Larger, more robust fire stairs were installed to meet modern standards and the seismic strength of the buildings was brought up to well over 70 per cent, and in some parts, close to 100 per cent of the current seismic requirements. Extensive structural testing indicated the need for earthquake-resilient features. Structural engineer Alistair Cattanach brought together geotechnical and structural engineering knowledge in a way he thought would avoid seismic weaknesses found in other older buildings.
A condition survey of all the buildings resulted in one original block being demolished. The ground is of variable quality; a mixture of clay with harder ground beneath in some areas. Then the issue of 1970s construction was added to the mix. “One [technique] was the old Franki-piles they built back then,” Mr Cattanach said. “They drove the base of the pile in but the reinforcing isn’t bedded in so when you pull on it, it snaps off. We were concerned about that because when the buildings are rocking, you’ve got no hold down.”
The piles were four to eight metres down, depending on their position on site.
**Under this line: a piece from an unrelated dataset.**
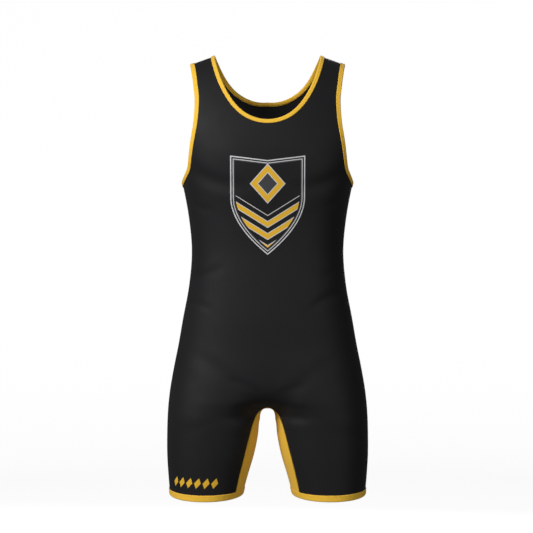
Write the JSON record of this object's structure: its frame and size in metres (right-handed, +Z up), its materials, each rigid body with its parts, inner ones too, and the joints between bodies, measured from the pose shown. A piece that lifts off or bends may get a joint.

Under two of the larger blocks, contractors dug beneath the building, cut piles and full-scale load tested. Results from this were used to design so work only had to be done above ground. The three taller blocks proved to be strong transversely, but had a natural weakness longitudinally. “At the end of the buildings the ways the walls terminate are irregular. Because of the type of material they put in the walls there’s a structural weakness.”
This weakness was addressed in several ways. In one block the kink, or dogleg, caused by the irregularities was removed by rebuilding the walls. In another taller block, the kink was evident at both ends so the walls had to be fixed accordingly, and more attention was given to the foundations because of the building’s height. But it was not possible to change the kink in the block that was built first. “We cut the kink off and separated it from the main shear wall so it won’t get any seismic loads, which means the building feels a lot shorter,” Mr Cattanach said.
“We knew what the piles could do but we needed to absorb some seismic energy.” So they cut above every doorway and inserted steel plate ‘ bow ties’, which get damaged in a seismic event as opposed to the concrete breaking.
The low blocks were softened lengthways. “We made a new foundation [drag] beam which is like a big comb. The tines of the comb bend so there’s a new ductile, energy-absorbing foundation beam along the shear walls. The shear walls won’t crack, the foundation beams will absorb energy, and the piles won’t break,” he said.
Other challenges involved structurally enabling the services where there was little excess space without weakening the building, and clipping balconies and screens to different parts of the building. “Our role has been adding energy absorption and robustness to the building where we could, without changing it geometrically, and so enabling the architecture.
Early in the project asbestos was found, as expected in buildings of this age. The buildings were then shut down and sealed off for six weeks while contractors scraped back, washed down and sealed the old ceilings in the lounges, bedrooms and communal corridors. The installation of new stairs presented the main challenge of the project, site manager Shane Beech said. The first time a staircase was installed, it was done from the ground floor up, and hoisted floor after floor. It took 30 to 40 days and a decision was made not to repeat the process.
To install the other fire-compliant stairs, small patches of roof were removed, and the stairs were craned into place in sections, a much faster process that took just five days. By upgrading the different buildings one by one, the project team was able to continue to make efficiencies. “We transferred lessons so that saved us time and redesign costs,” Hawkins contract manager Andrew King said.
The strength of concrete encountered in one block also provided a lesson with which to work in the other blocks. The concrete was harder than expected and contractors spent about nine days breaking it up by hand. Diggers were put in the next building to speed up the process, which was reduced to three days.
The whole upgrade, which started in February 2011, is on course for completion in June. Mr Banks said the project had provided a lot of valuable lessons about concrete structures that could be applied to future upgrade work.